## DO THIS
Exactly repeat the lines starting at the one that holds "# The broken" and ending at the one that holds "obj.parent = None". Both end lines count; leave out everything else.

## DATA LINES

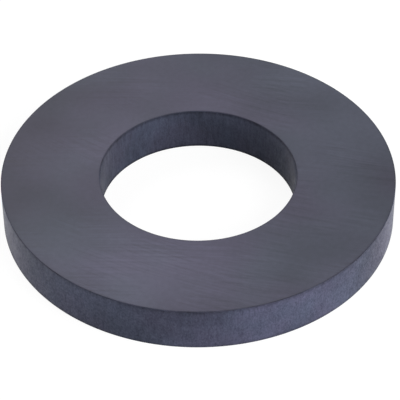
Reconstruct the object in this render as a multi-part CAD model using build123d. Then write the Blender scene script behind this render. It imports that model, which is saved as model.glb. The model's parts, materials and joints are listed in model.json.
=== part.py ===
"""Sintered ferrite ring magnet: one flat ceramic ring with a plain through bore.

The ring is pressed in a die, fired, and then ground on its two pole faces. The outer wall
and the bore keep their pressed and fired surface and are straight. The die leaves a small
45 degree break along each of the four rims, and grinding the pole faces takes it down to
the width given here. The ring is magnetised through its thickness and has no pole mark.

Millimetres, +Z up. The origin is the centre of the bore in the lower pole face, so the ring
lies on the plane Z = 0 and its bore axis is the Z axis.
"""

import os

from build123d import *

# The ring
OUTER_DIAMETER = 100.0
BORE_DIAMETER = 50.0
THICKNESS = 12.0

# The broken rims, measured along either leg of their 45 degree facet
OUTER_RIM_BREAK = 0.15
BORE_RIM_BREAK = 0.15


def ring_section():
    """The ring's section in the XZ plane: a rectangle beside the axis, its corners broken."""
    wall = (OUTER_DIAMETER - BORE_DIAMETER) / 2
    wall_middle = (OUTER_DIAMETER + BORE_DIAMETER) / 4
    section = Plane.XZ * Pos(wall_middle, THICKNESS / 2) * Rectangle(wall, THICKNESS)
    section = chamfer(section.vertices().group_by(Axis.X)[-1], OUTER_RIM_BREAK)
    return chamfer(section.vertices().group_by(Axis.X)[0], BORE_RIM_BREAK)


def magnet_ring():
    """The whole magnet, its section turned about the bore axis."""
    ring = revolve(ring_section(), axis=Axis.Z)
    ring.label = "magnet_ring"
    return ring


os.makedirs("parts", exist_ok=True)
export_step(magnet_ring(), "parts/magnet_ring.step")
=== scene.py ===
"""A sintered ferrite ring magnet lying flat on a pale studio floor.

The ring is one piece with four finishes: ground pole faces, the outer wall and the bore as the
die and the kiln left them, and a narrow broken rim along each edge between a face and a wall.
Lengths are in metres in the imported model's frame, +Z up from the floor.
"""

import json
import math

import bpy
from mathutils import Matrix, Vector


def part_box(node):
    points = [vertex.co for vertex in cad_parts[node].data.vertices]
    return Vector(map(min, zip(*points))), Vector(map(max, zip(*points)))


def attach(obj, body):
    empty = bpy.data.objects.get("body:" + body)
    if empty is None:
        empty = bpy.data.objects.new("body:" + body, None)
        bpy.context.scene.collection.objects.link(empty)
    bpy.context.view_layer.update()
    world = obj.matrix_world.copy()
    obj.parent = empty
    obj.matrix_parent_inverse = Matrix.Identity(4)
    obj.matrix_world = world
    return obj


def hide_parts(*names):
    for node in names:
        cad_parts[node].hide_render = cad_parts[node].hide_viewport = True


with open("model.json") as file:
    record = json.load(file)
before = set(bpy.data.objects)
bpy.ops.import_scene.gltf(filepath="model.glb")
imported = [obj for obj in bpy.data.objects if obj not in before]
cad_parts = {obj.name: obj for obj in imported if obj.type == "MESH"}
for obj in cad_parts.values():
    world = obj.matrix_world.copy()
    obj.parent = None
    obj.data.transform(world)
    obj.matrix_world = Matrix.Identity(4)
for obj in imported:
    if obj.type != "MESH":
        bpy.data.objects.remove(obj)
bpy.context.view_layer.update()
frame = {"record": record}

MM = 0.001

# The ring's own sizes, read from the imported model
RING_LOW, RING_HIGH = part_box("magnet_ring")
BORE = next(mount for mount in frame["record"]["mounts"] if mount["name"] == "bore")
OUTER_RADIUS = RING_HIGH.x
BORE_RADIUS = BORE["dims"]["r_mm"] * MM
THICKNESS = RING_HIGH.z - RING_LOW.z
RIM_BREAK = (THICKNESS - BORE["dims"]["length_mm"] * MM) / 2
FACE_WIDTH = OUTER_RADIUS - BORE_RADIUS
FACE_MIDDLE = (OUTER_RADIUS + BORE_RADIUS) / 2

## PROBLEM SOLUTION
# The broken rims, measured along either leg of their 45 degree facet
OUTER_RIM_BREAK = 0.15
BORE_RIM_BREAK = 0.15


def ring_section():
    """The ring's section in the XZ plane: a rectangle beside the axis, its corners broken."""
    wall = (OUTER_DIAMETER - BORE_DIAMETER) / 2
    wall_middle = (OUTER_DIAMETER + BORE_DIAMETER) / 4
    section = Plane.XZ * Pos(wall_middle, THICKNESS / 2) * Rectangle(wall, THICKNESS)
    section = chamfer(section.vertices().group_by(Axis.X)[-1], OUTER_RIM_BREAK)
    return chamfer(section.vertices().group_by(Axis.X)[0], BORE_RIM_BREAK)


def magnet_ring():
    """The whole magnet, its section turned about the bore axis."""
    ring = revolve(ring_section(), axis=Axis.Z)
    ring.label = "magnet_ring"
    return ring


os.makedirs("parts", exist_ok=True)
export_step(magnet_ring(), "parts/magnet_ring.step")
=== scene.py ===
"""A sintered ferrite ring magnet lying flat on a pale studio floor.

The ring is one piece with four finishes: ground pole faces, the outer wall and the bore as the
die and the kiln left them, and a narrow broken rim along each edge between a face and a wall.
Lengths are in metres in the imported model's frame, +Z up from the floor.
"""

import json
import math

import bpy
from mathutils import Matrix, Vector


def part_box(node):
    points = [vertex.co for vertex in cad_parts[node].data.vertices]
    return Vector(map(min, zip(*points))), Vector(map(max, zip(*points)))


def attach(obj, body):
    empty = bpy.data.objects.get("body:" + body)
    if empty is None:
        empty = bpy.data.objects.new("body:" + body, None)
        bpy.context.scene.collection.objects.link(empty)
    bpy.context.view_layer.update()
    world = obj.matrix_world.copy()
    obj.parent = empty
    obj.matrix_parent_inverse = Matrix.Identity(4)
    obj.matrix_world = world
    return obj


def hide_parts(*names):
    for node in names:
        cad_parts[node].hide_render = cad_parts[node].hide_viewport = True


with open("model.json") as file:
    record = json.load(file)
before = set(bpy.data.objects)
bpy.ops.import_scene.gltf(filepath="model.glb")
imported = [obj for obj in bpy.data.objects if obj not in before]
cad_parts = {obj.name: obj for obj in imported if obj.type == "MESH"}
for obj in cad_parts.values():
    world = obj.matrix_world.copy()
    obj.parent = None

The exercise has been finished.